Formation mechanism of the small-angle X-type strike-slip faults in deep basin and its controlling on hydrocarbon accumulation: a case study from the Tabei Uplift, Tarim Basin, NW China

Abstract

In the central Tarim Basin, numerous hydrocarbon deposits were found along ultra-deep strike-slip faults, and its evolving progress and formation mechanism are research hotspots. The Paleozoic small-angle X-type strike-slip fault in the Tabei Uplift is the research subject in this article. Based on high-precision three-dimensional seismic data, three structural deformation layers were revealed: the rift system, weak strike-slip deformation and salt tectonics in the deep structural layer (Sinian–Middle Cambrian), the strong strike-slip deformation and karst-dissolution structure in the middle structural layer (Upper Cambrian–Middle Ordovician), and echelon normal faults in the shallow structural layer (Upper Ordovician–Carboniferous). The formation and evolution of strike-slip faults is jointly controlled by the distribution pattern of basement rift and the activities of surrounding orogenic belts, which can be divided into three stages. In the Middle to Late Cambrian, the initial subduction of the Paleo-Asian and Proto-Tethyan oceans precipitated the emergence of two sets of small-angle X-type strike-slip faults, striking NW and NE above the grooves of Precambrian rifts, influenced by local weak compressive stress. Affected by the closure of peripheral paleo-ocean, strike-slip faults deformed considerably in the Middle–Late Ordovician and were reactivated in the Silurian–Carboniferous, forming en-echelon normal faults in the shallow layer. The layered deformation structure of the strike-slip faults significantly affects the accumulation of hydrocarbons. The differential hydrocarbon enrichment of faults in the Tabei Uplift is collectively influenced by the distribution of source rocks and the migration of oil and gas.
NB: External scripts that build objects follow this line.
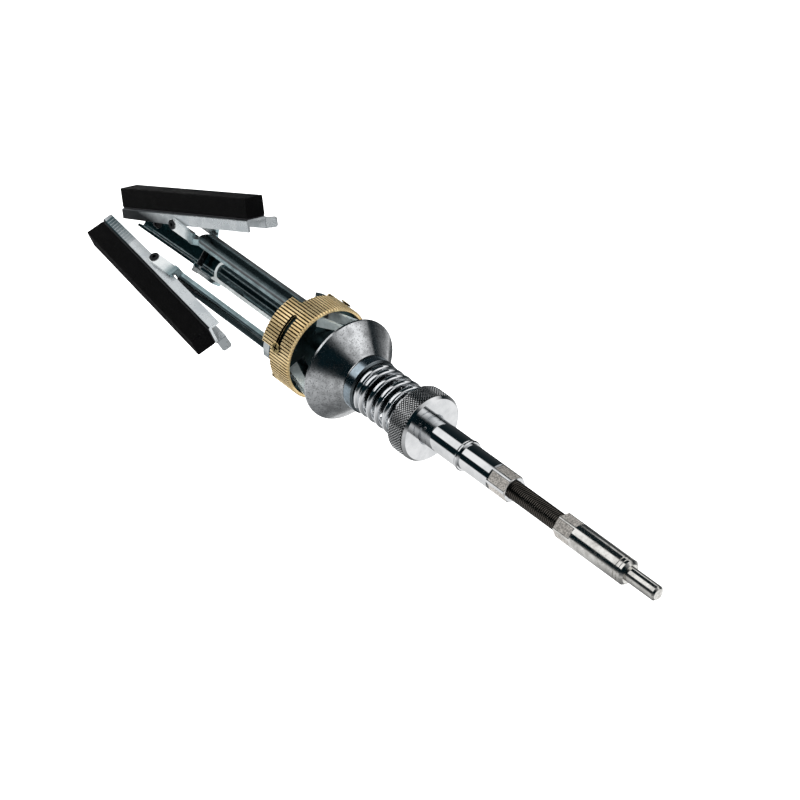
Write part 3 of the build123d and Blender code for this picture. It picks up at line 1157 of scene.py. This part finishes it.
def circle(radius: float, level: float, segments: int) -> Loop:
    """One level circle about the tool's axis.

    Args:
        radius: Its radius.
        level: Its level along the axis.
        segments: How many corners it has.

    Returns:
        Its corners, in order.
    """
    turns = (math.tau * k / segments for k in range(segments))
    return [(radius * math.cos(turn), radius * math.sin(turn), level) for turn in turns]


@dataclass
class TensionNut:
    """The tension nut, with a diamond knurl between its polished chamfers."""

    top: float = -117.5 * MM
    bottom: float = -128.4 * MM
    radius: float = 15.6 * MM
    bore: float = 6.65 * MM
    bore_chamfer: float = 0.6 * MM
    top_chamfer: float = 1.3 * MM
    bottom_chamfer: float = 0.75 * MM
    knurl_depth: float = 0.38 * MM
    diamonds: int = 72
    rows: int = 12
    flat_share: float = 0.35
    lip: float = 0.25 * MM
    stud_overlap: float = 1.02
    segments: int = 144

    def blank(self) -> bpy.types.Mesh:
        """The turned nut before it is knurled.

        Returns:
            Its closed mesh.
        """
        root = self.radius - self.knurl_depth
        profile = [
            (self.bore + self.bore_chamfer, self.top),
            (self.radius - self.top_chamfer, self.top),
            (self.radius - self.lip, self.top - self.top_chamfer + self.lip),
            (root, self.top - self.top_chamfer),
            (root, self.bottom + self.bottom_chamfer),
            (self.radius - self.bottom_chamfer, self.bottom),
            (self.bore, self.bottom),
            (self.bore, self.top - self.bore_chamfer),
        ]
        return lofted("tension_nut_blank", [circle(r, level, self.segments) for r, level in profile], closed=True)

    def build(self) -> list[bpy.types.Object]:
        """Knurls the blank and lets the nut turn with its body.

        Returns:
            The nut alone.
        """
        low = self.bottom + self.bottom_chamfer
        high = self.top - self.top_chamfer
        sizes = {
            "Diamonds": self.diamonds,
            "Rows": self.rows,
            "Root radius": self.radius - self.knurl_depth,
            "Depth": self.knurl_depth,
            "Low": low,
            "Band": high - low,
            "Flat share": self.flat_share,
        }
        tree = ShapeTree("knurled_tension_nut", sizes, self.blank())
        grid = tree.node(
            "GeometryNodeMeshGrid",
            None,
            {"Size X": 1.0, "Size Y": 1.0, "Vertices X": tree.size("Diamonds"), "Vertices Y": tree.size("Rows")},
        )
        row = tree.math("FLOORED_MODULO", tree.index(), tree.size("Rows"))
        column = tree.math("FLOOR", (tree.index() + 0.5) / tree.size("Rows"))
        stagger = tree.math("FLOORED_MODULO", row, 2.0) / 2
        turn = (column + stagger) * math.tau / tree.size("Diamonds")
        pitch = tree.size("Band") / (tree.size("Rows") + 1.0)
        level = tree.size("Low") + (row + 1.0) * pitch
        radius = tree.size("Root radius")
        place = tree.vector(radius * turn.cosine(), radius * turn.sine(), level)
        points = tree.placed(Value(tree, grid.outputs[0]), place)
        diamond = tree.node(
            "GeometryNodeMeshCone",
            None,
            {
                "Vertices": 4,
                "Radius Top": pitch * tree.size("Flat share"),
                "Radius Bottom": pitch * self.stud_overlap,
                "Depth": tree.size("Depth"),
            },
        )
        studs = tree.copies(points, Value(tree, diamond.outputs[0]), turn)
        nut = tree.joined(tree.size("Blank"), studs)
        piece = tree.finished(tree.painted(nut, NUT_STEEL), smooth=False)
        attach(piece, "nut")
        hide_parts("tension_nut")
        return [piece]


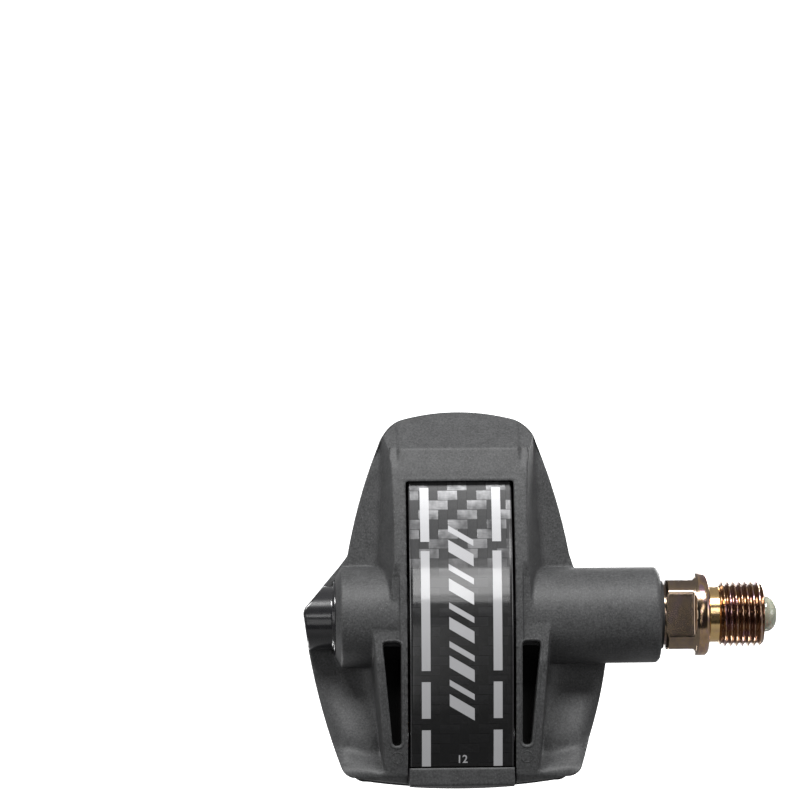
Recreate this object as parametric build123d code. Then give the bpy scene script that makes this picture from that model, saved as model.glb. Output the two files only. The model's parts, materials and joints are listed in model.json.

The topographical features of the Tabei Uplift, along with the distribution of strike-slip faults across tectonic units, have rendered the NE direction the preferential pathway for hydrocarbon migration. Additionally, impacted by the development of en echelon faults, the NE-trending faults offer superior conditions for hydrocarbon preservation and charging condition, compared to the NW-trending faults.